By Svea Herbst-Bayliss
NEW YORK (Reuters) – Hedge fund Starboard Value has filed a shareholder resolution to eliminate the dual-class shares that enable Rupert Murdoch to control News Corp (NASDAQ:NWSA), publisher of the Wall Street Journal, according to sources familiar with the matter.
Starboard’s action arises as the 93-year-old media tycoon engages in a legal battle with some of his children to ensure that his son Lachlan Murdoch will lead News Corp and the broadcasting giant Fox Corp after his death.
The resolution proposed by Starboard would not be binding on News Corp, and the company could attempt to block it from being voted on at its upcoming annual shareholders’ meeting.
Nevertheless, this move directly challenges Murdoch’s dominance over the media conglomerate.
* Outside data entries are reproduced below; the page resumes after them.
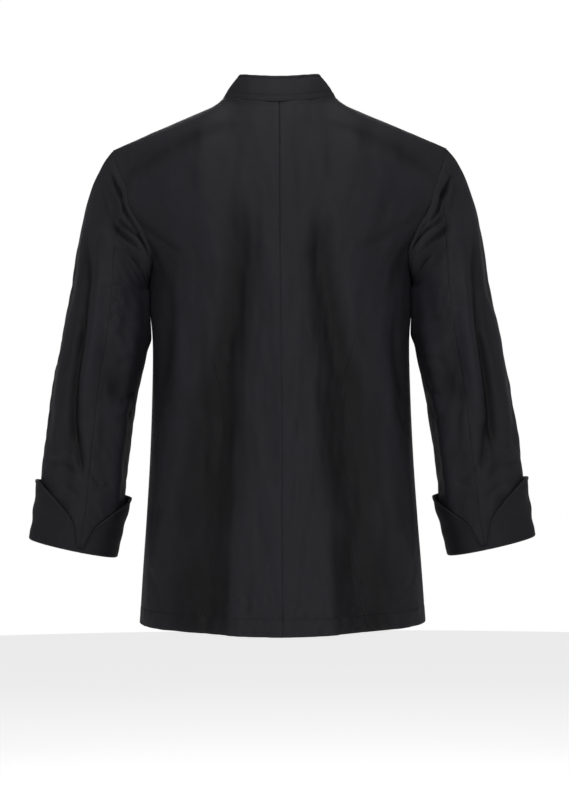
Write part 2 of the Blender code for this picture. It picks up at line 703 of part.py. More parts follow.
def button_mesh(name):
    """A round button with a raised rim, turned about Z, its underside at 0."""
    r, h = BUTTON_RADIUS, BUTTON_HEIGHT
    profile = ((0.0, 0.0), (0.8 * r, 0.0), (r, 0.35 * h), (0.96 * r, 0.8 * h), (0.82 * r, h))
    profile = (*profile, (0.62 * r, 0.78 * h), (0.0, 0.7 * h))
    made = bmesh.new()
    rings = []
    for radius, height in profile:
        count = BUTTON_SIDES if radius else 1
        turns = [2 * math.pi * k / BUTTON_SIDES for k in range(count)]
        ring = [(radius * math.cos(a) * MM, radius * math.sin(a) * MM, height * MM) for a in turns]
        rings.append([made.verts.new(p) for p in ring])
    for lower, upper in zip(rings, rings[1:]):
        for k in range(BUTTON_SIDES):
            n = (k + 1) % BUTTON_SIDES
            below = (lower[k % len(lower)], lower[n % len(lower)])
            above = (upper[n % len(upper)], upper[k % len(upper)])
            made.faces.new(tuple(dict.fromkeys(below + above)))
    bmesh.ops.recalc_face_normals(made, faces=made.faces)
    mesh = bpy.data.meshes.new(name)
    made.to_mesh(mesh)
    made.free()
    return mesh


def front_place(x, drop):
    """Readings of the point of the front at this distance from the middle and this drop."""
    angle, level = -90.0, 1.0
    for _ in range(40):
        point = body_point(np.array(angle), np.array(level))
        angle += (x - point[0]) * 0.35
        level -= (drop + point[2]) * 0.0015
    return angle, level


def add_button(name, x, drop, panel, material, parent):
    """A button laid on the panel, just clear of the highest point beneath it."""
    angle, level = (np.array(v) for v in front_place(x, drop))
    normal = Vector(normals_of(body_point, angle, level))
    above = Vector(body_point(angle, level) * MM) + normal * 3 * LAYER * MM
    turn = normal.to_track_quat("Z", "Y")
    corners = [vertex.co for vertex in panel.data.vertices]
    faces = [tuple(face.vertices) for face in panel.data.polygons]
    cloth = BVHTree.FromPolygons(corners, faces)
    heights = []
    for radius in (0.0, 0.5 * BUTTON_RADIUS, BUTTON_RADIUS):
        for k in range(BUTTON_SIDES):
            around = 2 * math.pi * k / BUTTON_SIDES
            foot = Vector((radius * math.cos(around), radius * math.sin(around), 0)) * MM
            heights.append(cloth.ray_cast(above + turn @ foot, -normal)[3])
    made = add_object(name, button_mesh(name), material, parent)
    made.location = above - normal * (min(heights) - BUTTON_CLEARANCE * MM)
    made.rotation_euler = turn.to_euler()
    return made


# ---------------------------------------------------------------- the whole jacket
def new_material(name, colour, roughness):
    material = bpy.data.materials.new(name)
    material.use_nodes = True
    shader = material.node_tree.nodes["Principled BSDF"]
    shader.inputs["Base Color"].default_value = (*colour, 1.0)
    shader.inputs["Roughness"].default_value = roughness
    shader.inputs["Metallic"].default_value = 0.0
    return material


def clear_scene():
    for old in list(bpy.data.objects):
        bpy.data.objects.remove(old, do_unlink=True)


def build():
    clear_scene()
    jacket = bpy.data.objects.new("chef_jacket", None)
    bpy.context.scene.collection.objects.link(jacket)
    fronts = {}

    def fabric(name):
        return new_material(name + "_twill", BLACK_TWILL, TWILL_ROUGHNESS)

    plastic = new_material("button_plastic", BLACK_PLASTIC, PLASTIC_ROUGHNESS)
    for side, mirrored in (("left", False), ("right", True)):
        name = "back_" + side
        body_panel(name, back_grid(), fabric(name), jacket, mirrored)
        name = "side_back_" + side
        body_panel(name, side_back_grid(), fabric(name), jacket, mirrored)
        name = "front_" + side
        lift = None if mirrored else over_the_under_front
        fronts[side] = body_panel(name, front_grid(), fabric(name), jacket, mirrored, lift)
        name = "top_sleeve_" + side
        sleeve_piece(name, FRONT_SEAM - 360, BACK_SEAM, 15, mirrored, fabric(name), jacket)
        name = "under_sleeve_" + side
        sleeve_piece(name, BACK_SEAM, FRONT_SEAM, 10, mirrored, fabric(name), jacket)
        name = "cuff_" + side
        cuff(name, mirrored, fabric(name), jacket)
    collar("collar", fabric("collar"), jacket)
    for column, x in (("left", BUTTON_COLUMN), ("right", -BUTTON_COLUMN)):
        for row in range(BUTTON_ROWS):
            drop = BUTTON_TOP_DROP + row * BUTTON_PITCH
            add_button(f"button_{column}_{row + 1}", x, drop, fronts["left"], plastic, jacket)


build()
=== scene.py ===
"""Looks of the chef jacket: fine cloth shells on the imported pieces, with creases, seams and stitching.

Lengths are in millimetres and become metres as the meshes are made. Each cut piece is a finer grid of
points on its solid's surface, to which creases, uneven ripples and a swell at each side are added.
"""

import math

import bmesh
import bpy
import numpy as np
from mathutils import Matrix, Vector
from mathutils.bvhtree import BVHTree


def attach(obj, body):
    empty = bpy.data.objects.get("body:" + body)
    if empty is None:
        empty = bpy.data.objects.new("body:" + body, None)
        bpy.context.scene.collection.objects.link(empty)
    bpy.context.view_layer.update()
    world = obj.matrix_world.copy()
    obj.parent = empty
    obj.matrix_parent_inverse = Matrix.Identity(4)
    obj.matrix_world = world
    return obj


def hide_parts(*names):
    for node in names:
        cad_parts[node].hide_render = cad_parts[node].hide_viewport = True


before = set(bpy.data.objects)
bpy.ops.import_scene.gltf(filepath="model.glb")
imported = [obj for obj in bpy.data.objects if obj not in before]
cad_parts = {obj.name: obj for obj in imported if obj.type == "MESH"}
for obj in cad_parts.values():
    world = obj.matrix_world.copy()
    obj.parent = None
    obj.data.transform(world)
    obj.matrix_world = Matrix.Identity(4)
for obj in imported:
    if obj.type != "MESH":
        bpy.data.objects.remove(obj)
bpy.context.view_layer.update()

MM = 0.001

# ---------------------------------------------------------------- driving sizes, the same in the solids
CLOTH = 1.6
SEAM_GAP = 0.4
LAYER = CLOTH + 1.7

CHEST_DROP = 245.0
HEM_DROP_SIDE = 735.0
HEM_DROP_BACK = 742.0
HEM_DROP_FRONT = 742.0
RING_SQUARENESS = 2.3

SHOULDER_HALF = 236.0
SHOULDER_SLOPE = 0.42
NECK_HALF = 79.0
NECK_BACK = 52.0
NECK_FRONT = 66.0
NECK_RISE = 7.4
NECK_CLIMB_WIDTH = 6.0
SHOULDER_START = -0.6
NECK_DIP_BACK = 11.4
NECK_DIP_FRONT = 80.0

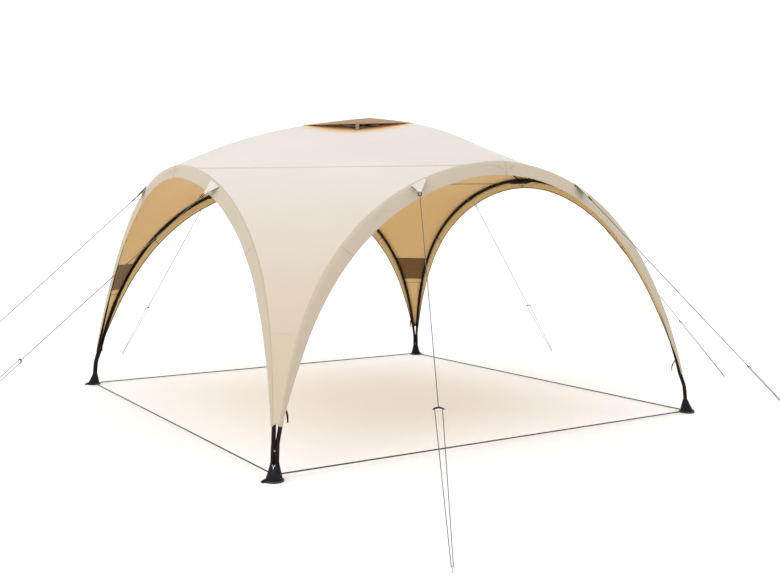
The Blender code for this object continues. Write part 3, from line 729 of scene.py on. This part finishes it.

Although he has successfully navigated such challenges before, this is the first since he withdrew from an active role by resigning as board chair last year.
In October, Starboard urged News Corp to spin off its digital-real estate unit to unlock shareholder value, shortly after reports emerged of the activist investor accumulating a stake in the company.
Now, Starboard has privately filed a resolution advocating for the removal of News Corp’s dual-class stock structure, which currently grants Murdoch 40% of the voting shares despite owning only about 14% equity.
Starboard Value, led by Jeffrey Smith, is a prominent activist investor that has recently campaigned for changes at companies like Match Group (NASDAQ:MTCH), Autodesk (NASDAQ:ADSK), and Salesforce (NYSE:CRM).
As of June 30, Starboard held 7.2 million Class A shares in News Corp, equating to a 1.9% stake, along with 8.7 million Class B shares, according to regulatory filings.
Sources requested anonymity due to the confidential nature of the matter. News Corp did not respond to comment requests, and Starboard could not be reached for comment.
Since founding News Corp in 1980 as a holding company for his media empire, Murdoch has strictly controlled the company’s governance.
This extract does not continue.